Der Tatort am vergangenen Sonntag hat mir davon erzählt. „Aus dem Dunkel“ sein Titel. Aus dem Dunkel, aus dem Nichts, treibt einer sein niederträchtiges Spiel. Verschafft sich Zugang zu den Wohnungen seiner Opfer. Kontrolliert ihr Handy. Bestellt unter falschem Namen. Ruft nachts an. Beschimpft sie als „Dreck“ und dass sie Schuld wären an allem, was in ihrem Leben nicht gelingt. Und sie sollten ihrem schändlichen Leben doch ein Ende machen. „Aus dem Dunkel“ heraus treibt er Menschen in die Finsternis und in den Tod.

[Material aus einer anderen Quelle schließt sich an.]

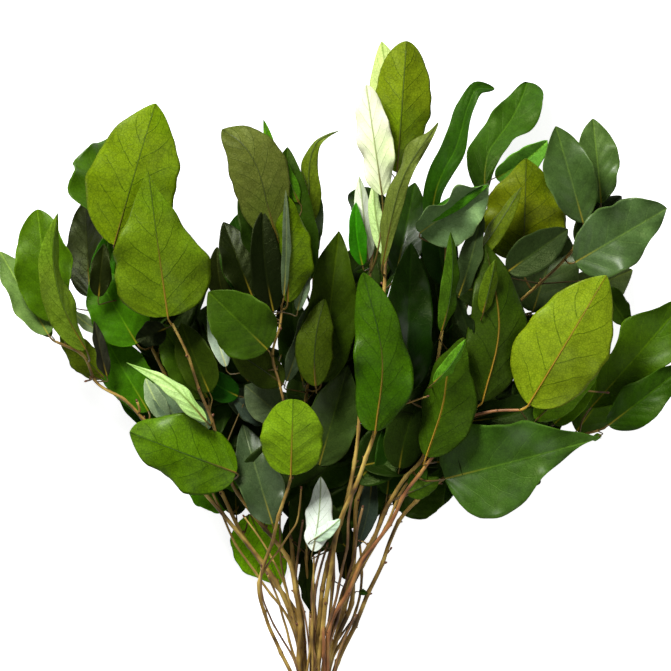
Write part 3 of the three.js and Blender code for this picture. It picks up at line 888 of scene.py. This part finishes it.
for node in sorted(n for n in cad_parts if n.startswith("leaf_")):
    plan = read_leaf(node)
    name = node[5:]
    upper_seen = plan["up"][:, 2].mean() > 0
    if name in reshaped:
        plan["halves"] = reshaped[name][:: 1 if upper_seen else -1]
    body = leaf_body(
        plan,
        node,
        wave=0.0006 if name in ("c3", "d1") else 0.0024,
        lobes=lobed.get(name, 0),
        rib_reach=orange_ribs.get(name, 0.35),
        gloss=glossy.get(name, 0.1),
    )
    code = leaf_colours_and_light[name[0]].split()[int(name[1:]) - 1]
    leaf = leaf_piece(node + "_blade", [body], [both_shades(code, upper_seen)])
    covered.append(body["grid"].reshape(-1, 3))
    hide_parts(node)

# ---------------------------------------------------------------- small leaves
# The younger and half-hidden leaves that fill in between the large ones. Some curl, hang down or
# show only an edge. A few are painted nearly white, the highlight of leaves that face the light,
# some grey-green as painted sheen, and the darkest partly as painted shade.
free_outline = (0.55, 0.8)
free_fold = math.radians(14), math.radians(22)  # of the inner and outer part of each half
free_arch = 0.06  # share of the length


def free_leaf(foot, base, heading, length, width, rise, roll=0.0, under=False, bend=0.0):
    """The plan of a leaf from its base, heading (degrees from +Y towards +X) and sizes."""
    s = np.array([0, 0.02, 0.12, 0.25, 0.4, 0.55, 0.7, 0.82, 0.92, 1.0])
    turn = math.radians(heading)
    ahead = np.array([math.sin(turn), math.cos(turn), 0])
    right = np.array([math.cos(turn), -math.sin(turn), 0])
    hump = 4 * s * (1 - s) * length
    line = base + np.outer(s * length, ahead) + np.outer(bend * hump, right)
    line[:, 2] += s * rise + free_arch * hump
    tangent = np.gradient(line, s, axis=0)
    tangent /= np.linalg.norm(tangent, axis=1, keepdims=True)
    up = np.array([0, 0, 1]) - tangent * tangent[:, 2:]
    up /= np.linalg.norm(up, axis=1, keepdims=True)
    angle = math.radians(roll)
    up = (up * math.cos(angle) + np.cross(tangent, up) * math.sin(angle)) * (-1 if under else 1)
    side = np.cross(tangent, up)
    inner, outer = free_fold
    offsets = []
    for across in (-1, -0.5, 0.5, 1):
        near, far = width / 4, max(abs(across) - 0.5, 0) * width / 2
        sideways = math.copysign(near * math.cos(inner) + far * math.cos(outer), across)
        offsets.append(side[1:-1] * sideways + up[1:-1] * (near * math.sin(inner) + far * math.sin(outer)))
    start = line[0] - tangent[0] * min(0.006, np.linalg.norm(base - foot) / 3)
    stalk = np.array([foot, foot + (start - foot) * 0.35, foot + (start - foot) * 0.7, start])
    return leaf_plan(stalk, line, np.stack(offsets, axis=1), up[1:-1], *free_outline)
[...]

Als wenn eine Stimme aus dem Dunkel spricht, ruft Rose Ausländer dazwischen:
Der Bäume Laub flüstert mir
grüne Geschichten
Jeder Baum ein Gebet,
das den Himmel beschwört
Grün die Farbe der Gnade,
Grün die Farbe des Glücks.

Diese grünen Geschichten sind voller Energie. Voller Leben. Und das heißt: ein Leben, das ins rechte Licht gerückt ist. Ins Licht gestellt. Und auch eines, das sich dem Licht aussetzt. Damit es groß wird. Und stark. Ein Leben, dem es gelingt, Dinge zusammenzufügen, so wie die Blätter eines Baumes Licht und Sauerstoff.

Was für ein treffliches Bild für ein Menschenleben. Für ein Christenmenschenleben. Über das mir in der Taufe Jesus Christus gesagt hat: Ich bin das Licht der Welt, wer mir nachfolgt wird nicht wandeln in der Finsternis, sondern wird das Licht des Lebens haben. Oder anders gesagt: Ich bin dein Licht. Wenn du dich mir aussetzt, bin ich deine Energie, die dich wachsen lässt und dir Atem schenkt.

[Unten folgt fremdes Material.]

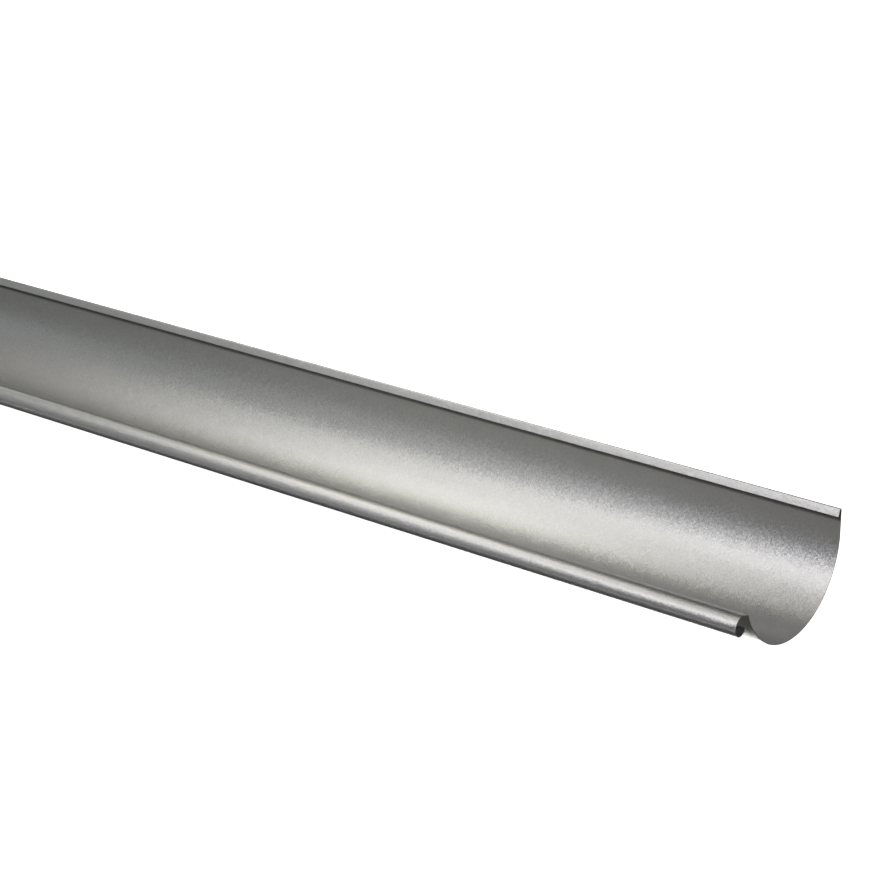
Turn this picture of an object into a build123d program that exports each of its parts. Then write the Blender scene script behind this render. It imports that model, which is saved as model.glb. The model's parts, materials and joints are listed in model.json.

Ich sage nicht, dass das so leicht ist, wie es über die Lippen geht. Sich dem Licht aussetzen. Sich Jesus Christus aussetzen. Zusammenfügen und nicht trennen. Grünen. Sehen, was sich in mir wandelt. Ich denke mir die Welt bunt. Ich wage es, bunt zu tragen, auch wenn es kühn ist. Ich spüre, wie ich großzügig werde. Mit mir. Und mit anderen.

Und das heißt für mich:
Ich muss und ich werde nicht alles tun, was Jesus getan hat. Aber:
Ich lebe in seinem Geist.
Ich höre zwischen den Zeilen.
Ich schaue mir einen Menschen schön. Herz und Kopf.
Ich sage „Gern geschehen“ statt „Nicht der Rede Wert“.
Ich rede wahr, nicht schön.
Ich verteile zweite Chancen.
Ich freue mich aufrichtig mit.
Ich lasse Tränen zu.
Ich bette mich weich in der Gnade und quartiere das pochende Recht aus.
Ich verbinde, aber binde nicht fest.
Ich gebe Starthilfe.

Wie gesagt: leicht ist das nicht. Aber jeder Versuch ist´s wert. Nicht auszudenken, wenn meine Energie wirkt. Mein Licht und meine Wärme ausstrahlen in die kleinsten Poren. Direkt ins Herz. Direkt ins Blut. Dann könnte es passieren, dass wir untereinander einen Frieden spüren, der so herrlich ist, wie Gott ihn verheißt. Schalom für jedes Herz. Schalom für jede Stadt. Schalom für jedes Land. Schalom für diese Welt. Amen.

Im Anschluss wird an die Besucher*innen Traubenzucker verteilt.